The core challenges are: (1) existing methods cannot continuously adapt after deployment and fail to handle distributional shifts; (2) iterative sampling in diffusion models and physical constraint computation result in low efficiency; (3) no mechanism exists for aligning with human grasping preferences. Inspired by evolutionary principles—systems iteratively improve through continuous feedback from successes and failures—this paper proposes an evolutionary grasp generation framework.
Method¶
Overall Architecture¶
EvolvingGrasp consists of two core modules: 1. Handpose-wise Preference Optimization (HPO): formalizes preference alignment as posterior probability optimization, enabling the model to iteratively learn from successful and failed grasp samples. 2. Physics-Aware Consistency Model (PCM): distills a diffusion teacher model into a lightweight consistency model and integrates physical constraints to ensure physically feasible generation.
Given an object point cloud \(O \in \mathbb{R}^{N \times 3}\), the goal is to generate dexterous grasp poses with high success rates and low penetration by sampling from the posterior distribution \(P(x|O)\), where the pose parameters include joint angles \(\theta_h \in \mathbb{R}^{24}\), global translation \(T_{global} \in \mathbb{R}^3\), and global rotation \(R_{global} \in SO(3)\).
Key Designs¶
HPO (Handpose-wise Preference Optimization): - Introduces DPO into the dexterous grasping domain for the first time, extending it into a more flexible formulation. - Standard DPO requires paired preference data (one positive and one negative sample); HPO relaxes this constraint to allow unequal numbers of positive and negative samples. - Models preference probability via the Bradley-Terry model; the optimization objective increases the probability of successful grasps while decreasing that of failed ones. - Preference labels can be obtained via simulation evaluation (six-direction stability tests) or human-in-the-loop selection. - Employs LoRA for lightweight fine-tuning to achieve efficient preference alignment.
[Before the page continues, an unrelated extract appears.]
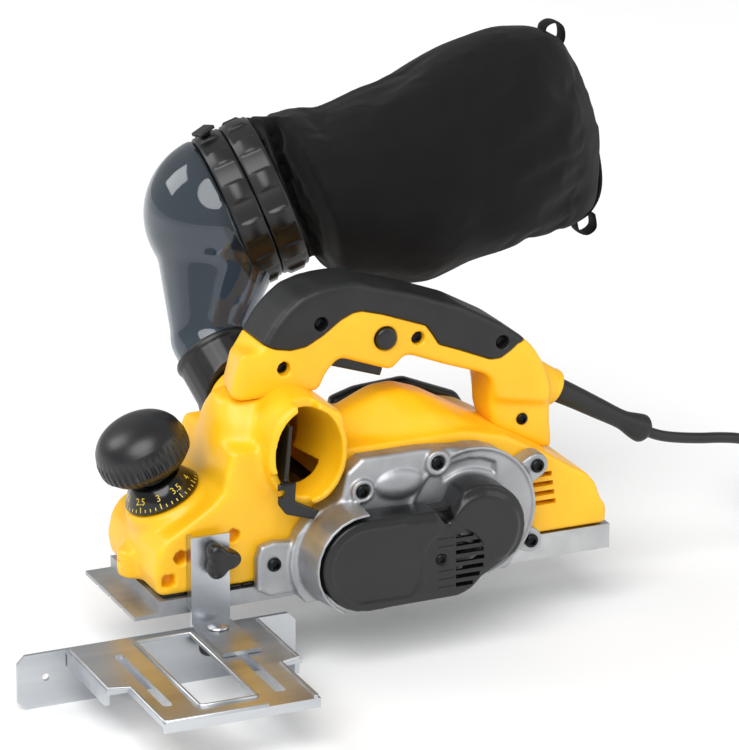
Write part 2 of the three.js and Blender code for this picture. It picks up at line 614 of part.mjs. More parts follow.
// ---- chip selector ------------------------------------------------------------------------
const flapTop = [chuteX - 11, chuteZ + 19];
const flap = across(outline([
  [selectorX - 1.2, selectorZ], [flapTop[0] - 1.5, flapTop[1]], [flapTop[0] + 1, flapTop[1]],
  [selectorX + 1.8, selectorZ],
]), chuteMouth + 2, -6);
const selectorLever = across(outline([
  [selectorX - 7, selectorZ + 3], [selectorX - 7, selectorZ - 10], [selectorX - 2, selectorZ - 17],
  [selectorX + 16, selectorZ - 23], [selectorX + 20, selectorZ - 18], [selectorX + 4, selectorZ - 9],
  [selectorX + 5, selectorZ + 3],
]), chuteMouth - 4, chuteMouth - gap, 1, 1);
const selector = join(flap, selectorLever, barY(2.8, selectorX, selectorZ, chuteMouth - 3, -4, small));
piece('chip_selector', selector, blackPlastic);

// ---- dust outlet --------------------------------------------------------------------------
// The rim that the elbow drops into.
const cupPoint = new THREE.Vector3(chuteX - 7, chutePort + 32, chuteZ + 24);
const cupAim = cupPoint.clone().sub(new THREE.Vector3(chuteX, chutePort + 4, chuteZ)).normalize();
const ringPoint = new THREE.Vector3(chuteX + 49, chutePort + 10 + bagRingRadius, chuteZ + 63 + bagRingRadius);
const ringAim = new THREE.Vector3(0.919, -0.162, 0.358).normalize();
const ringWidth = 36.9;
const domePoint = ringPoint.clone().addScaledVector(ringAim, -ringWidth);
const cupRadius = 25;
const adapterOuter = join(
  barY(portRadius + 3.5, chuteX, chuteZ, chutePort + gap, chutePort + 14),
  barY(portRadius - 0.5, chuteX, chuteZ, chutePort - 8, chutePort + 2),
  cut(
    aimed(barY(cupRadius, 0, 0, -30, 0), cupPoint, cupAim),
    block([-300, 0, 0], [300, chutePort + gap, 300]),
  ),
);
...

Physics-Aware Consistency Model (PCM): - Physics-Aware Distillation: trains a diffusion teacher model first, then distills it into a consistency student model, incorporating three categories of physical constraints into the distillation loss: - Surface Pulling Force: maintains stable contact between fingers and the object. - External Penetration Repulsion: prevents fingers from penetrating the object. - Self-Penetration Repulsion: avoids collisions between fingers. - Physics-Aware Sampling: during inference, corrects the sampling mean via gradients of physical constraints to guide trajectories toward physically feasible poses.
Loss & Training¶
The overall training proceeds in three stages: 1. Diffusion Pre-training: trains the teacher model with a standard noise prediction loss. 2. Physics-Aware Distillation: \(\mathcal{L}_{PAD} = \mathcal{L}_{CD} + \sum \alpha_i L_{PA_i}\), combining consistency distillation loss with physical constraints. 3. Preference Fine-tuning: applies HPO loss via LoRA lightweight fine-tuning of the entire model. - Successful and failed samples are collected from simulation; successes serve as positive examples and failures as negative examples. - Online iteration: grasp performance improves continuously as more samples are generated.
Key Experimental Results¶
Main Results¶
Evaluation on four datasets—DexGraspNet, MultiDex, RealDex, and DexGRAB:
| Method | DexGraspNet Suc.6↑ | MultiDex Suc.6↑ | RealDex Suc.6↑ | DexGRAB Suc.6↑ | Time↓ |
|---|---|---|---|---|---|
| UniDexGrasp | 33.9 | 21.6 | 27.1 | 20.8 | 0.46s |
| DexGrasp Any. | 53.6 | 72.2 | 34.6 | 56.5 | 32.91s |
| Ours w/o HPO (4-step) | 63.8 | 75.3 | 51.6 | 55.6 | 1.41s |
| Ours (4-step) | 65.2 | 76.8 | 50.6 | 57.7 | 1.41s |
| Ours (8-step) | 65.4 | 80.3 | 64.4 | 60.8 | 2.71s |
| Real-time (2-step) | 55.2 | 63.7 | 46.5 | 48.9 | 0.06s |
Compared to the prior SOTA method DexGrasp Anything, EvolvingGrasp achieves a 30× speedup (32s → 1.41s) alongside substantially improved success rates.
Ablation Study¶
Module contributions validated on the MultiDex dataset (4-step):
| Config | CM | PGD | PGS | HPO | Suc.6↑ | Pen.↓ |
|---|---|---|---|---|---|---|
| a | ✓ | 60.0 | 14.0 | |||
| b | ✓ | ✓ | 64.3 | 12.5 | ||
| e | ✓ | ✓ | ✓ | 75.3 | 13.1 | |
| f | ✓ | ✓ | ✓ | ✓ | 76.8 | 13.0 |
- Physics-aware distillation (PGD) improves Suc.6 from 60.0 to 64.3 (+4.3).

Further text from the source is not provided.